Proses sumpah lian memerlukan langkah-langkah berikut:
– Suami bersumpah empat kali dengan kata tuduhan zina dan pengingkaran anak, diikuti sumpah kelima dengan kata “laknat Allah atas dirinya apabila tuduhan dan pengingkaran tersebut dusta.”
– Istri menolak tuduhan dan pengingkaran tersebut dengan sumpah empat kali, diikuti sumpah kelima dengan kata “tuduhan dan pengingkaran tersebut tidak benar,” diikuti dengan kata “murka Allah atas dirinya, tuduhan dan pengingkaran tersebut benar.”
Proses sumpah lian harus dilakukan di hadapan pengadilan, dan akibat hukumnya termasuk perceraian, hukuman zina bagi istri, dan perubahan status anak yang tidak lagi memiliki nasab ayahnya.
Konsekuensi Perceraian
Perceraian memiliki sejumlah konsekuensi dalam hukum Islam:
– Hak Asuh Anak
Hak asuh anak harus diperhatikan, dan pengadilan akan memutuskan siapa yang memiliki hak asuh anak.

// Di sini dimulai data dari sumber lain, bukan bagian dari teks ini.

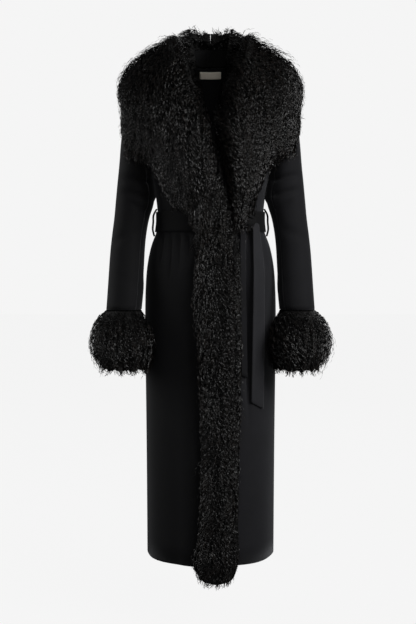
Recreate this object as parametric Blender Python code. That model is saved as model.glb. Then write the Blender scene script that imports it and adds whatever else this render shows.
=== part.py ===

Ayah bertanggung jawab atas biaya pemeliharaan anak, dan jika dia tidak dapat memenuhi kewajiban ini, ibu dapat diminta untuk membantu.
– Harta Bersama
Pembagian harta bersama harus dilakukan sesuai dengan hukum agama, hukum adat, atau hukum lainnya yang berlaku. Dalam hukum Islam, janda atau duda cerai memiliki hak seperdua dari harta bersama, kecuali ada perjanjian perkawinan yang berbeda.
– Kewajiban Menafkahi
Mantan suami dapat diberi kewajiban memberikan biaya pemeliharaan dan nafkah kepada mantan istri dan anak.
Zina dapat menjadi alasan perceraian dalam hukum Islam. Pembuktian zina memerlukan pengakuan, saksi, atau sumpah lian. Konsekuensi perceraian melibatkan hak asuh anak, pembagian harta bersama, dan kewajiban menafkahi. Penting untuk mencari nasihat hukum dan mengikuti proses hukum yang sesuai dalam kasus perceraian untuk memastikan hak-hak dan kewajiban masing-masing pihak terpenuhi dengan benar.
Referensi:
– Ahmad Azhar Basyir. Hukum Perkawinan Islam. Yogyakarta: UII Press, 2000.
– Ibnu Rusyd. Bidayatul Mujtahid Analisa Fiqih Para Mujtahid 3. Jakarta: Pustaka Amani, 2007.
– M. Nurul Irfan dan Masyrofah. Fiqih Jinayah. Jakarta: Amzah, 2014.
Dalam setiap kasus perceraian, konsultasikan dengan seorang ahli hukum yang berpengalaman dan berpegang teguh pada prinsip-prinsip hukum Islam untuk memastikan prosesnya berjalan dengan adil dan sesuai dengan hukum yang berlaku.